The party also brought a surprise late guest: President Clinton.
GOODBYE, DOLLY: At the Golden Globes on Sunday night, Cecil B. DeMille lifetime achievement award winner Barbra Streisand said she will no longer be doing concerts. The stage-shy Babs plans to do four scheduled concerts in Australia in March, "and maybe two more -- one in Los Angeles and one in New York before calling it quits on the concert stage."
"I just don't like it. I don't enjoy public performances being up on a stage,'' the 57-year-old star said. She also plans to concentrate on directing films, and has no current plans to act. Meanwhile, she and hubby James Brolin stay busy, taking road trips and walking into truck stops. How do the people react? Do they tell her she's like buttah? "They seem fine," Streisand responded.
QUICK TAKES: "American Beauty" picked up another accolade this morning, this time by the Broadcast Film Critics Association at its awards luncheon. The critics group had earlier named 10 top films but withheld its pick for the ceremony. The other contenders were "Being John Malkovich," "The Cider House Rules," "The Green Mile," "The Insider," "Magnolia," "Man on the Moon," "The Sixth Sense," "The Talented Mr. Ripley" and "Three Kings".

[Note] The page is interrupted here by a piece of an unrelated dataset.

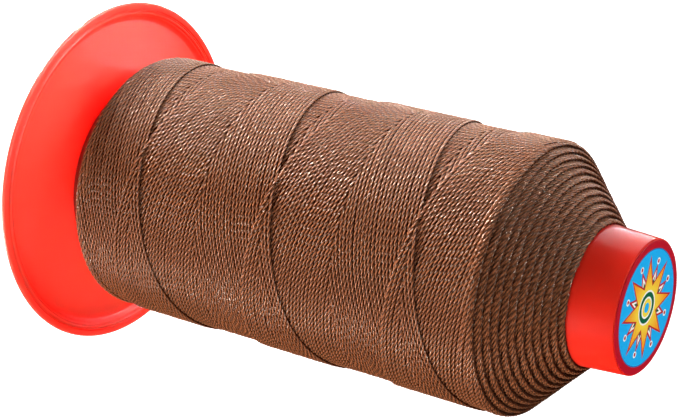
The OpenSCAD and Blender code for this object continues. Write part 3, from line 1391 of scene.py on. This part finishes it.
@dataclass
class Studio:
    """The floor, the soft lights and the camera.

    The camera is given as the spool is seen: how far the rim's centre lies to its right,
    down and away in millimetres, and how the spool's axis is turned towards the right
    and downwards in radians.
    """

    rim_height: float = 3.5
    rim_centre: Direction = (-48.07, -8.48, 428.18)
    axis_right: float = 1.0035
    axis_down: float = 0.2112
    focal_pixels: float = 1950.4
    picture_width: float = 679.0
    sensor: float = 36.0
    backdrop: float = 1.0
    ambient: float = 0.17
    aim_height: float = 65.0
    near_clip: float = 0.01
    floor_reach: float = 3.0
    lamps: tuple[Lamp, ...] = (
        Lamp("key_light", (-0.64, -0.69, 0.22), 0.24, 13.2, 13.5),
        Lamp("top_light", (-0.1, -0.76, 0.64), 1.0, 4.5, 20.0),
        Lamp("side_light", (0.84, -0.32, -0.38), 0.6, 4.6, 11.0),
        Lamp("far_light", (0.92, -0.31, 0.24), 0.5, 0.6, 1.2),
        Lamp("front_light", (0.2, 0.65, -0.7), 0.6, 1.2, 0.0),
        Lamp("table_light", (-0.4, 0.9, -0.15), 0.5, 8.1, 0.4),
        Lamp("left_light", (-0.9, -0.3, -0.3), 0.6, 3.6, 0.0),
        Lamp("low_light", (-0.87, 0.48, -0.1), 0.35, 1.8, 9.0),
        Lamp("nose_light", (0.49, 0.11, -0.85), 0.3, 0.0, 2.2),
        Lamp("under_light", (-0.824, -0.21, 0.526), 0.6, 4.0, 0.0, 0.5),
    )

    def axes(self) -> Array:
        """The spool's +X, +Y and +Z as rows, by the camera's right, down and away.

        Returns:
            The three rows.
        """
        right, down = self.axis_right, self.axis_down
        level = math.cos(down)
        along = np.array([math.sin(right) * level, math.sin(down), -math.cos(right) * level])
        near = -np.array(self.rim_centre) / np.linalg.norm(self.rim_centre)
        near -= (near @ along) * along
        near /= np.linalg.norm(near)
        return np.stack([np.cross(along, near), -near, along])

    def camera(self) -> None:
        """Makes the camera and aims it."""
        to_spool = self.axes()
        spot = (to_spool @ -np.array(self.rim_centre) + [0.0, 0.0, self.rim_height]) * MM
        right, down, away = to_spool.T
        pose = Matrix.Identity(4)
        for column, axis in enumerate((right, -down, -away, spot)):
            for row in range(3):
                pose[row][column] = axis[row]
        data = bpy.data.cameras.new("camera")
        data.sensor_fit = "HORIZONTAL"
        data.sensor_width = self.sensor
        data.lens = self.focal_pixels / self.picture_width * self.sensor
        data.clip_start = self.near_clip
        camera = bpy.data.objects.new("camera", data)
        camera.matrix_world = pose
        bpy.context.scene.collection.objects.link(camera)
        bpy.context.scene.camera = camera

    def _light(self, lamp: Lamp) -> None:
        """Makes one lamp as up to two lights in one place, which shine on the spool's middle.

        One lights what scatters light and the other shows in reflections.

        Args:
            lamp: the lamp.
        """
        way = Vector(self.axes() @ np.array(lamp.way)).normalized()
        uses = ((lamp.name, lamp.power, False), (f"{lamp.name}_gleam", lamp.gleam, True))
        for name, power, gleams in uses:
            if not power:
                continue
            data = bpy.data.lights.new(name, "AREA")
            data.size = lamp.size
            data.energy = power
            data.cycles.use_multiple_importance_sampling = False
            light = bpy.data.objects.new(name, data)
            light.location = Vector((0.0, 0.0, self.aim_height * MM)) + way * lamp.distance
            light.rotation_euler = (-way).to_track_quat("-Z", "Y").to_euler()
            light.visible_camera = False
            light.visible_diffuse = not gleams
            light.visible_glossy = gleams
            bpy.context.scene.collection.objects.link(light)

    def lights(self) -> None:
        """Makes the soft lights and the pale surroundings, which light less than they show."""
        for lamp in self.lamps:
            self._light(lamp)
        world = bpy.data.worlds.new("studio")
        g = Graph(world)
        lit, shown = (
            g.node("ShaderNodeBackground", inputs={"Color": WHITE, "Strength": strength}).outputs[0]
            for strength in (self.ambient, self.backdrop)
        )
        seen = g.out("ShaderNodeLightPath", output="Is Camera Ray")
        either = g.node("ShaderNodeMixShader", inputs={0: seen, 1: lit, 2: shown})
        g.node("ShaderNodeOutputWorld", inputs={"Surface": either.outputs[0]})
        bpy.context.scene.world = world
        world.cycles_visibility.glossy = False
        bpy.context.scene.view_settings.view_transform = "Standard"

    def floor(self) -> None:
        """Makes the floor, which the camera alone sees and which casts no shadow."""
        square = np.array([(0, 0), (1, 0), (1, 1), (0, 1)], float)
        points = np.column_stack([(2 * square - 1) * self.floor_reach, np.zeros(4)])
        floor = Shape(points, np.arange(4), np.array([4]), square).piece("floor", None)
        floor.data.materials.append(PaleFloor().material())
        floor.visible_diffuse = floor.visible_glossy = floor.visible_shadow = False


def main() -> None:
    """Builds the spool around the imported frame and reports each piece."""
    logging.basicConfig(level=logging.INFO, format="%(name)s: %(message)s")
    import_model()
    foot_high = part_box("foot_flange")[1] / MM
    tube_low, tube_high = (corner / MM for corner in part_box("spool_tube"))
    label_low, label_high = (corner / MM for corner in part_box("end_label"))

    studio = Studio()
    studio.camera()
    studio.lights()
    studio.floor()

    red = MouldedPlastic("tube_red", (0.75, 0.022, 0.01), (0.71, 0.019, 0.008), 0.3, 0.3, 8.0, 0.07)
    orange_red = MouldedPlastic(
        "foot_red", (0.98, 0.118, 0.074), (0.96, 0.1, 0.062), 0.22, 0.55, 9.0, 0.62
    )
    brown = WaxedThread(
        "brown_thread", (0.29, 0.086, 0.031), (0.36, 0.118, 0.046), (0.034, 0.009, 0.004)
    )
    # The core's thread is darker than the outer thread: painted shade for the package's depths seen
    # between outer threads.
    core_brown_painted_shade = WaxedThread(
        "core_thread_painted_shade", (0.09, 0.028, 0.012), (0.12, 0.04, 0.017), (0.03, 0.009, 0.004)
    )

    tube = Tube(red, tube_low.z, tube_high.z, tube_high.x)
    foot = Foot(orange_red, foot_high.x, foot_high.z, tube_low.z, tube_high.x)
    package = ThreadPackage(brown, core_brown_painted_shade, tube, tube_low.z)
    label = EndLabel(label_low.z, label_high.z - label_low.z, label_high.x)
    for part in (foot, tube, package, label):
        part.build()


if __name__ == "__main__":
    main()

...Playwright Herb Gardner ("I'm Not Rappaport") has been named the recipient of the Writers Guild of America East's Ian McLellan Hunter Award, recognizing lifetime achievement in writing. The award is named in memory of WGAE Council member McLellan, who died in 1991. He will receive the prize at the guild's ceremony on March 5 ...
... Nicolas Cage's 1933 Ford hot rod sold for $77,500 at the Barrett-Jackson Classic Car Auction on Sunday. It was purchased by publishing magnate Robert E. Petersen for display at the Petersen Automotive Museum in Los Angeles. Elvis Presley's 1972 Lincoln Continental sold for $45,000, and Richard Carpenter, half the 1970s singing duo the Carpenters, got $70,000 for his 1957 DeSoto convertible ...
... Rosie O'Donnell will be back for this year's Grammys. The talk-show host will repeat her stint, which earned the awards their second-highest rating in six years, on Feb. 23 in Los Angeles.